North Lewisburg to take part in Narcan program


The Village of North Lewisburg will be taking part in a grant funded program to get Narcan into the hands of anyone who wants it.

Stacey Thomas, Director of Nursing for the Champaign County Health District, approached council Tuesday night about being part of the Community Naloxone (Narcan) Distribution Grant Program.

Narcan is a drug that can immediately help anyone suffering from an opioid overdose. The drug is administered as a nasal mist and carries no side effects of its own, even if administered to someone not suffering from an overdose.

Thomas said the free kits are being offered to individuals through the mail or at service agencies trained to provide the drug. Each kit includes gloves, a mask and two doses of Narcan.

Those receiving the kits would receive training on how to administer the drug, including how to administer rescue breaths while waiting for medical personnel to arrive. If receiving the kit through the mail, the person requesting must first watch an online video about its use.

“I think it’s good to save lives,” North Lewisburg Mayor Cheryl Hollingsworth said.

Hollingsworth said the village has had overdoses happen at two businesses and in the park and the program could help. The mayor added that she would like to get the Narcan into the hands of first responders that serve the village, including officers of the Mechanicsburg Police Department, in case of accidental overdoses.

Mechanicsburg Police Captain Scott Bodey, who attends meetings to give reports on criminal activity in the village, said he would have to check on department policy about carrying the anti-OD drug. He also expressed reservations about freely handing out the drug to the public.

Bodey shared concerns about opioid users simply keeping Narcan on hand as a “crutch” in case they overdose at some point. He said for some drug users, an overdose is the “eye opening” experience that pushes them toward recovery.

Thomas said that the experience of using Narcan is not pleasant for a drug user. When administered, the overdose can be reversed in two to three minutes but the user quickly experiences withdrawal symptoms.

Thomas was asked what safeguards are in place to ensure drug users don’t habitually return to get more doses of Narcan.

“Nothing,” Thomas said. “If they use it and want more, we encourage them to get more.”

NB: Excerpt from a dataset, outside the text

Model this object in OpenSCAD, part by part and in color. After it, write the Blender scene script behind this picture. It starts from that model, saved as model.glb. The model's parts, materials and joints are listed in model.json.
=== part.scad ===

She said treatment options aren’t curtailing the opioid epidemic in Ohio and people are dying from overdoses. She said the goal of the program is simply to keep people alive.

The board voted 5-0 to take part in the program.

“It’s here, whether we like it or not,” council member John Collier said.

Council members also discussed recent problems with the village’s trash hauling provider, Republic. Issues with billing and missed collections were brought up by council member Matt Warner.

He said residents are putting their trash cans curbside, only to find they have not been dumped at the end of the day, while their neighbor’s trash is collected. At least one other council member and the mayor said they had experienced similar incidents.

Warner also said bills are showing charges above the normal $49 bill. Hollingsworth said she believe the company instituted 3% increase in collection fees without noting it on the bills.

The mayor went on to say the company has said it is having trouble securing trash truck drivers, but she admitted that does not explain why random residents are being skipped.

Hollingsworth urged residents to contact the village if trash is not collected. North Lewisburg officials will contact Republic to correct the issue.